Scripts that build objects
──────────

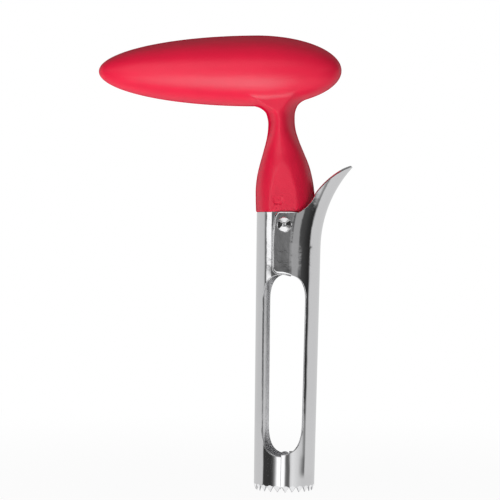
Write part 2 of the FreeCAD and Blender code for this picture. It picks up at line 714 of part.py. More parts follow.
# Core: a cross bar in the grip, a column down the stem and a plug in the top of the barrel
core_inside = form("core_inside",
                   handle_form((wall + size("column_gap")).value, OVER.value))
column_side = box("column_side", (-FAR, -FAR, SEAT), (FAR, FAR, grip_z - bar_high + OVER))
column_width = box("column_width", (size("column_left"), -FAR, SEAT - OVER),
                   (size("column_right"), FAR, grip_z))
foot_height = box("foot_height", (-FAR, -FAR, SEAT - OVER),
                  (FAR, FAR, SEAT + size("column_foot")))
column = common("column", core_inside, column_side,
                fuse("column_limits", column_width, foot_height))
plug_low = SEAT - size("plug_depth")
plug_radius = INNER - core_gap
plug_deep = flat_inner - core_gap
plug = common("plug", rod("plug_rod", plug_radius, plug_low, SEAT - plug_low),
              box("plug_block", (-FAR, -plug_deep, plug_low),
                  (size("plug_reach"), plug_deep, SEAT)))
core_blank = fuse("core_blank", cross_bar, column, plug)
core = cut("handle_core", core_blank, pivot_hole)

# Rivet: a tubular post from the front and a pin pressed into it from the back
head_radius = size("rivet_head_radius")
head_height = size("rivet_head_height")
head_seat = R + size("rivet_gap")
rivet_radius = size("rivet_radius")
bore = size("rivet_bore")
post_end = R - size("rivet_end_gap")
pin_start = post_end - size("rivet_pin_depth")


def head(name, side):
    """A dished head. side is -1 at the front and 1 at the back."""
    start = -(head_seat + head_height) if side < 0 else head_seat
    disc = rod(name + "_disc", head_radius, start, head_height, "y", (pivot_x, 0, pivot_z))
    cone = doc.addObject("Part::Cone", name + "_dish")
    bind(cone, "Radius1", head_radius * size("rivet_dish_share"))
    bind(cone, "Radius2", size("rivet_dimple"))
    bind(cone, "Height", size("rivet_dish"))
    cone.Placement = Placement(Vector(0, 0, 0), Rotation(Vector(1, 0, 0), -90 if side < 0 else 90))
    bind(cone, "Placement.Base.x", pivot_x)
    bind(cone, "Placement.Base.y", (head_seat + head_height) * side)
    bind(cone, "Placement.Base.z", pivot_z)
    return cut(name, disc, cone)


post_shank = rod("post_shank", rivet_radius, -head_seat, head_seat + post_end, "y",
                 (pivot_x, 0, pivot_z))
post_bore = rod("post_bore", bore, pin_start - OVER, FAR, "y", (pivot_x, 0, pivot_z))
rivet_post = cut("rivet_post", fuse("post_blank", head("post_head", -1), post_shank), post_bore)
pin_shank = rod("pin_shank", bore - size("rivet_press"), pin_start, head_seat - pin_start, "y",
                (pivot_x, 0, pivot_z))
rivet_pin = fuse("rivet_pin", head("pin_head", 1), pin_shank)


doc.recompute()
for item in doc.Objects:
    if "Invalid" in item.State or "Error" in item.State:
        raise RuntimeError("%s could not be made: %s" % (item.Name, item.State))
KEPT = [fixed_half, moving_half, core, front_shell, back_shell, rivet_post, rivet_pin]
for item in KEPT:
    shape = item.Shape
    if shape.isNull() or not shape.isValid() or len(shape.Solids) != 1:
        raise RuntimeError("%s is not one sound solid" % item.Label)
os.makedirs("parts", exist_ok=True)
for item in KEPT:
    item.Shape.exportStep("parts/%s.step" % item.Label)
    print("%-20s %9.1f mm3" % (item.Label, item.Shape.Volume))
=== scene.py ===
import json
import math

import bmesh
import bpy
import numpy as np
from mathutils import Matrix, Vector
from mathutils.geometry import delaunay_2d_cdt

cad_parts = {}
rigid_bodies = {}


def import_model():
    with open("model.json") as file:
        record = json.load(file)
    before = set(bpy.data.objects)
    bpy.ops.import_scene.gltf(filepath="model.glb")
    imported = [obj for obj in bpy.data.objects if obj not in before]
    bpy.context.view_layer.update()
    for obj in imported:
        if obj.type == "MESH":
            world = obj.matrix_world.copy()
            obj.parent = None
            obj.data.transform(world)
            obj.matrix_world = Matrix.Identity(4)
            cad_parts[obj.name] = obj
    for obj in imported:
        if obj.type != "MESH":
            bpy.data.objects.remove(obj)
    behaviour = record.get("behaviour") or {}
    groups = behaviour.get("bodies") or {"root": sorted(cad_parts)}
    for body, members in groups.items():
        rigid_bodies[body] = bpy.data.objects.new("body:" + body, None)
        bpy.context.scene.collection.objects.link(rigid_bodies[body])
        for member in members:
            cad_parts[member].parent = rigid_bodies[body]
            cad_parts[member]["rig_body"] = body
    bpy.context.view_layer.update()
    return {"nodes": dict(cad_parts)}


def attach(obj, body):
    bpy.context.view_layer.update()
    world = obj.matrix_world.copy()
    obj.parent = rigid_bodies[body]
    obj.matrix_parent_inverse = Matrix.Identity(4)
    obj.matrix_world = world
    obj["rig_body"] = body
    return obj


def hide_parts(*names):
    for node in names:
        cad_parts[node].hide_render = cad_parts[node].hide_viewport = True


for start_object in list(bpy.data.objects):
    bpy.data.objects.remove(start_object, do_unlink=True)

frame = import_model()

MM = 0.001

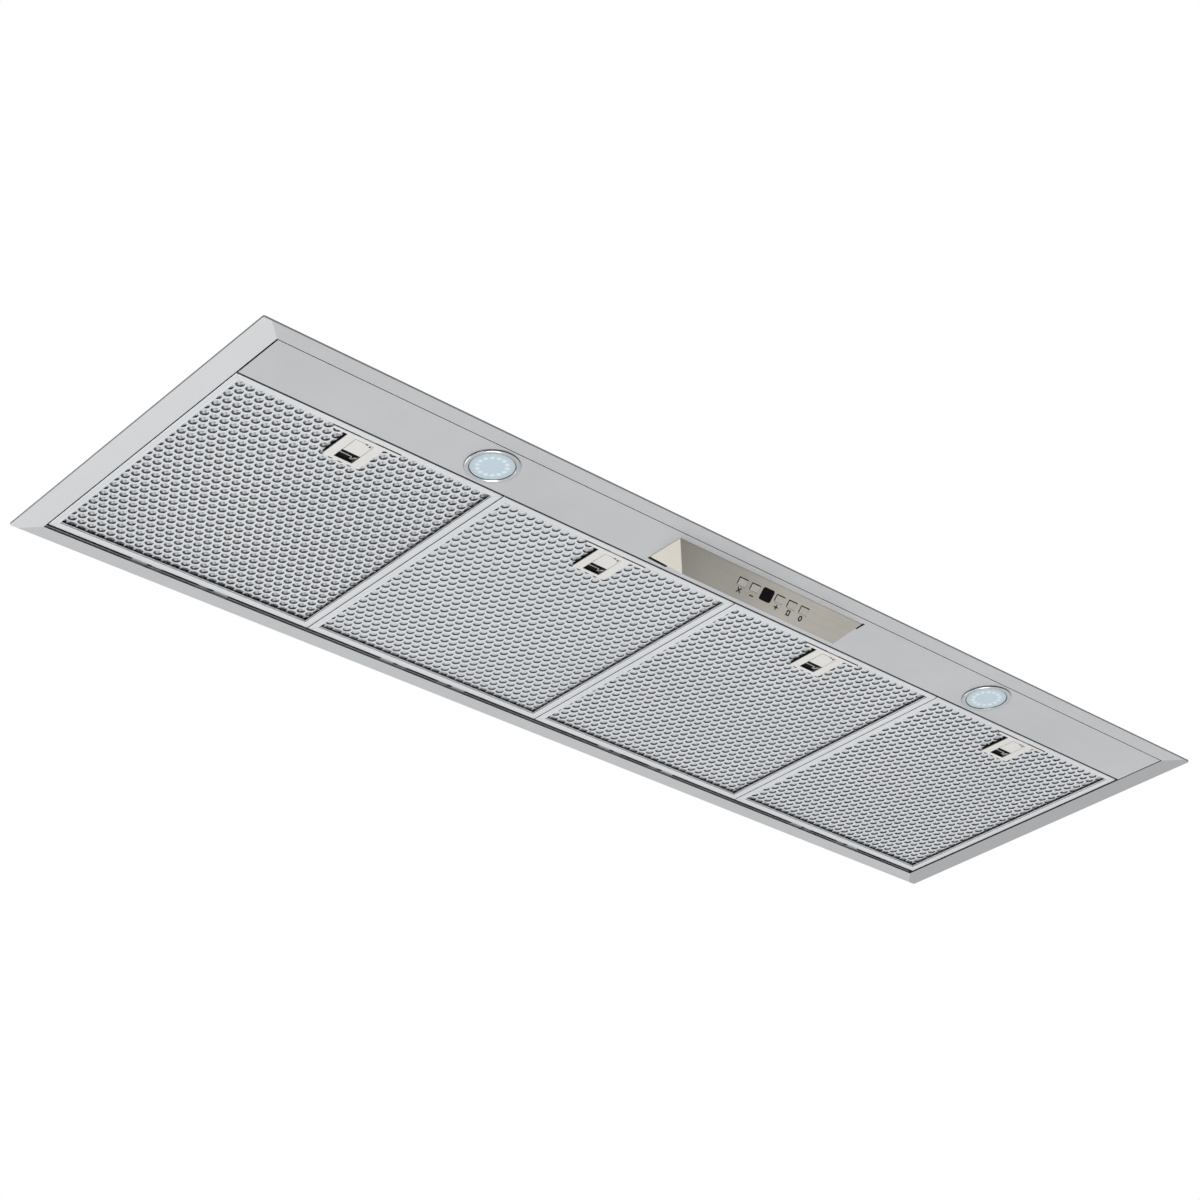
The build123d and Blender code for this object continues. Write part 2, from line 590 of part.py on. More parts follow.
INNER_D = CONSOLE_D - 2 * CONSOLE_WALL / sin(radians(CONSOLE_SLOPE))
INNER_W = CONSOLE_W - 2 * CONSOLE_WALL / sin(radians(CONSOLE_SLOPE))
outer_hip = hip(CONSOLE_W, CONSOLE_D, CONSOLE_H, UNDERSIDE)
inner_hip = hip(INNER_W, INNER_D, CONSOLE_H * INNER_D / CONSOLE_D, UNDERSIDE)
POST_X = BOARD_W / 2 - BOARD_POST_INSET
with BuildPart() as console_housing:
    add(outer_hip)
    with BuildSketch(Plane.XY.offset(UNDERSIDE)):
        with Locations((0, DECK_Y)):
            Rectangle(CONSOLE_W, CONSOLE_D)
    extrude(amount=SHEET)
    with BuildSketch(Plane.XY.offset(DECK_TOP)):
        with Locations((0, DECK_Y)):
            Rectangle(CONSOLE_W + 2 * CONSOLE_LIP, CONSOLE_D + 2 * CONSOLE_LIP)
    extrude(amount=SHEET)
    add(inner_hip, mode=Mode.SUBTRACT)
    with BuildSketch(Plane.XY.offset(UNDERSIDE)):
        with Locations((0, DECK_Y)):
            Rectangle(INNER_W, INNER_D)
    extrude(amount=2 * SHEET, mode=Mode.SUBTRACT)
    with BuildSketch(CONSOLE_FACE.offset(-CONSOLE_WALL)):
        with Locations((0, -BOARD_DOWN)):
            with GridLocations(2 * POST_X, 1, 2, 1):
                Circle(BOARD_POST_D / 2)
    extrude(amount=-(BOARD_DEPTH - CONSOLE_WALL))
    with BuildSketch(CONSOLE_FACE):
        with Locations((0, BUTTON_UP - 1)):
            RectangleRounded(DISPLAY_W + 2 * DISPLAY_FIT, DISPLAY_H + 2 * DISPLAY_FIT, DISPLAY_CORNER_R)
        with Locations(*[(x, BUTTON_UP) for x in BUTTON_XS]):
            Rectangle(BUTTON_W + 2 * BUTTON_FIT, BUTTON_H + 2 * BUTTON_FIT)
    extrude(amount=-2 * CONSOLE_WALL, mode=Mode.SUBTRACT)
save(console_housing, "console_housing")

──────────

Each record should come back exactly as written.

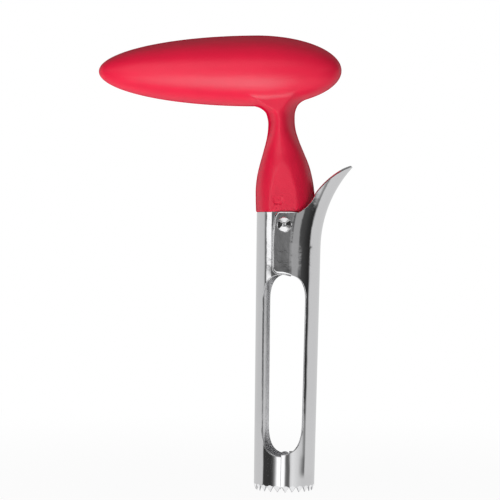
Write part 2 of the FreeCAD and Blender code for this picture. It picks up at line 714 of part.py. More parts follow.
# Core: a cross bar in the grip, a column down the stem and a plug in the top of the barrel
core_inside = form("core_inside",
                   handle_form((wall + size("column_gap")).value, OVER.value))
column_side = box("column_side", (-FAR, -FAR, SEAT), (FAR, FAR, grip_z - bar_high + OVER))
column_width = box("column_width", (size("column_left"), -FAR, SEAT - OVER),
                   (size("column_right"), FAR, grip_z))
foot_height = box("foot_height", (-FAR, -FAR, SEAT - OVER),
                  (FAR, FAR, SEAT + size("column_foot")))
column = common("column", core_inside, column_side,
                fuse("column_limits", column_width, foot_height))
plug_low = SEAT - size("plug_depth")
plug_radius = INNER - core_gap
plug_deep = flat_inner - core_gap
plug = common("plug", rod("plug_rod", plug_radius, plug_low, SEAT - plug_low),
              box("plug_block", (-FAR, -plug_deep, plug_low),
                  (size("plug_reach"), plug_deep, SEAT)))
core_blank = fuse("core_blank", cross_bar, column, plug)
core = cut("handle_core", core_blank, pivot_hole)

# Rivet: a tubular post from the front and a pin pressed into it from the back
head_radius = size("rivet_head_radius")
head_height = size("rivet_head_height")
head_seat = R + size("rivet_gap")
rivet_radius = size("rivet_radius")
bore = size("rivet_bore")
post_end = R - size("rivet_end_gap")
pin_start = post_end - size("rivet_pin_depth")


def head(name, side):
    """A dished head. side is -1 at the front and 1 at the back."""
    start = -(head_seat + head_height) if side < 0 else head_seat
    disc = rod(name + "_disc", head_radius, start, head_height, "y", (pivot_x, 0, pivot_z))
    cone = doc.addObject("Part::Cone", name + "_dish")
    bind(cone, "Radius1", head_radius * size("rivet_dish_share"))
    bind(cone, "Radius2", size("rivet_dimple"))
    bind(cone, "Height", size("rivet_dish"))
    cone.Placement = Placement(Vector(0, 0, 0), Rotation(Vector(1, 0, 0), -90 if side < 0 else 90))
    bind(cone, "Placement.Base.x", pivot_x)
    bind(cone, "Placement.Base.y", (head_seat + head_height) * side)
    bind(cone, "Placement.Base.z", pivot_z)
    return cut(name, disc, cone)


post_shank = rod("post_shank", rivet_radius, -head_seat, head_seat + post_end, "y",
                 (pivot_x, 0, pivot_z))
post_bore = rod("post_bore", bore, pin_start - OVER, FAR, "y", (pivot_x, 0, pivot_z))
rivet_post = cut("rivet_post", fuse("post_blank", head("post_head", -1), post_shank), post_bore)
pin_shank = rod("pin_shank", bore - size("rivet_press"), pin_start, head_seat - pin_start, "y",
                (pivot_x, 0, pivot_z))
rivet_pin = fuse("rivet_pin", head("pin_head", 1), pin_shank)


doc.recompute()
for item in doc.Objects:
    if "Invalid" in item.State or "Error" in item.State:
        raise RuntimeError("%s could not be made: %s" % (item.Name, item.State))
KEPT = [fixed_half, moving_half, core, front_shell, back_shell, rivet_post, rivet_pin]
for item in KEPT:
    shape = item.Shape
    if shape.isNull() or not shape.isValid() or len(shape.Solids) != 1:
        raise RuntimeError("%s is not one sound solid" % item.Label)
os.makedirs("parts", exist_ok=True)
for item in KEPT:
    item.Shape.exportStep("parts/%s.step" % item.Label)
    print("%-20s %9.1f mm3" % (item.Label, item.Shape.Volume))
=== scene.py ===
import json
import math

import bmesh
import bpy
import numpy as np
from mathutils import Matrix, Vector
from mathutils.geometry import delaunay_2d_cdt

cad_parts = {}
rigid_bodies = {}


def import_model():
    with open("model.json") as file:
        record = json.load(file)
    before = set(bpy.data.objects)
    bpy.ops.import_scene.gltf(filepath="model.glb")
    imported = [obj for obj in bpy.data.objects if obj not in before]
    bpy.context.view_layer.update()
    for obj in imported:
        if obj.type == "MESH":
            world = obj.matrix_world.copy()
            obj.parent = None
            obj.data.transform(world)
            obj.matrix_world = Matrix.Identity(4)
            cad_parts[obj.name] = obj
    for obj in imported:
        if obj.type != "MESH":
            bpy.data.objects.remove(obj)
    behaviour = record.get("behaviour") or {}
    groups = behaviour.get("bodies") or {"root": sorted(cad_parts)}
    for body, members in groups.items():
        rigid_bodies[body] = bpy.data.objects.new("body:" + body, None)
        bpy.context.scene.collection.objects.link(rigid_bodies[body])
        for member in members:
            cad_parts[member].parent = rigid_bodies[body]
            cad_parts[member]["rig_body"] = body
    bpy.context.view_layer.update()
    return {"nodes": dict(cad_parts)}


def attach(obj, body):
    bpy.context.view_layer.update()
    world = obj.matrix_world.copy()
    obj.parent = rigid_bodies[body]
    obj.matrix_parent_inverse = Matrix.Identity(4)
    obj.matrix_world = world
    obj["rig_body"] = body
    return obj


def hide_parts(*names):
    for node in names:
        cad_parts[node].hide_render = cad_parts[node].hide_viewport = True


for start_object in list(bpy.data.objects):
    bpy.data.objects.remove(start_object, do_unlink=True)

frame = import_model()

MM = 0.001

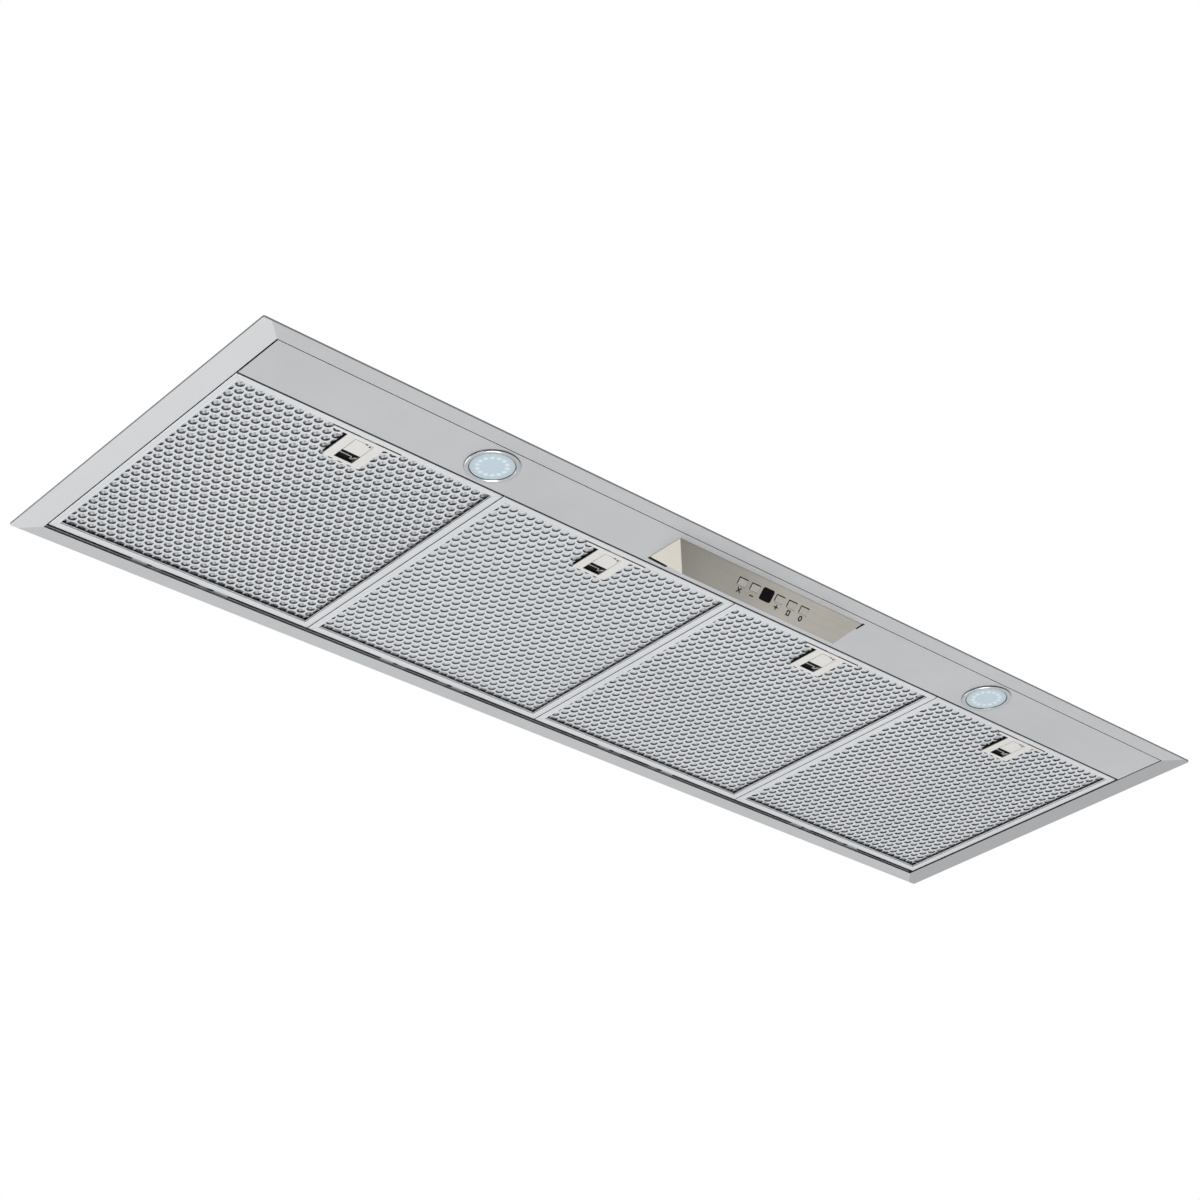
The build123d and Blender code for this object continues. Write part 2, from line 590 of part.py on. More parts follow.
INNER_D = CONSOLE_D - 2 * CONSOLE_WALL / sin(radians(CONSOLE_SLOPE))
INNER_W = CONSOLE_W - 2 * CONSOLE_WALL / sin(radians(CONSOLE_SLOPE))
outer_hip = hip(CONSOLE_W, CONSOLE_D, CONSOLE_H, UNDERSIDE)
inner_hip = hip(INNER_W, INNER_D, CONSOLE_H * INNER_D / CONSOLE_D, UNDERSIDE)
POST_X = BOARD_W / 2 - BOARD_POST_INSET
with BuildPart() as console_housing:
    add(outer_hip)
    with BuildSketch(Plane.XY.offset(UNDERSIDE)):
        with Locations((0, DECK_Y)):
            Rectangle(CONSOLE_W, CONSOLE_D)
    extrude(amount=SHEET)
    with BuildSketch(Plane.XY.offset(DECK_TOP)):
        with Locations((0, DECK_Y)):
            Rectangle(CONSOLE_W + 2 * CONSOLE_LIP, CONSOLE_D + 2 * CONSOLE_LIP)
    extrude(amount=SHEET)
    add(inner_hip, mode=Mode.SUBTRACT)
    with BuildSketch(Plane.XY.offset(UNDERSIDE)):
        with Locations((0, DECK_Y)):
            Rectangle(INNER_W, INNER_D)
    extrude(amount=2 * SHEET, mode=Mode.SUBTRACT)
    with BuildSketch(CONSOLE_FACE.offset(-CONSOLE_WALL)):
        with Locations((0, -BOARD_DOWN)):
            with GridLocations(2 * POST_X, 1, 2, 1):
                Circle(BOARD_POST_D / 2)
    extrude(amount=-(BOARD_DEPTH - CONSOLE_WALL))
    with BuildSketch(CONSOLE_FACE):
        with Locations((0, BUTTON_UP - 1)):
            RectangleRounded(DISPLAY_W + 2 * DISPLAY_FIT, DISPLAY_H + 2 * DISPLAY_FIT, DISPLAY_CORNER_R)
        with Locations(*[(x, BUTTON_UP) for x in BUTTON_XS]):
            Rectangle(BUTTON_W + 2 * BUTTON_FIT, BUTTON_H + 2 * BUTTON_FIT)
    extrude(amount=-2 * CONSOLE_WALL, mode=Mode.SUBTRACT)
save(console_housing, "console_housing")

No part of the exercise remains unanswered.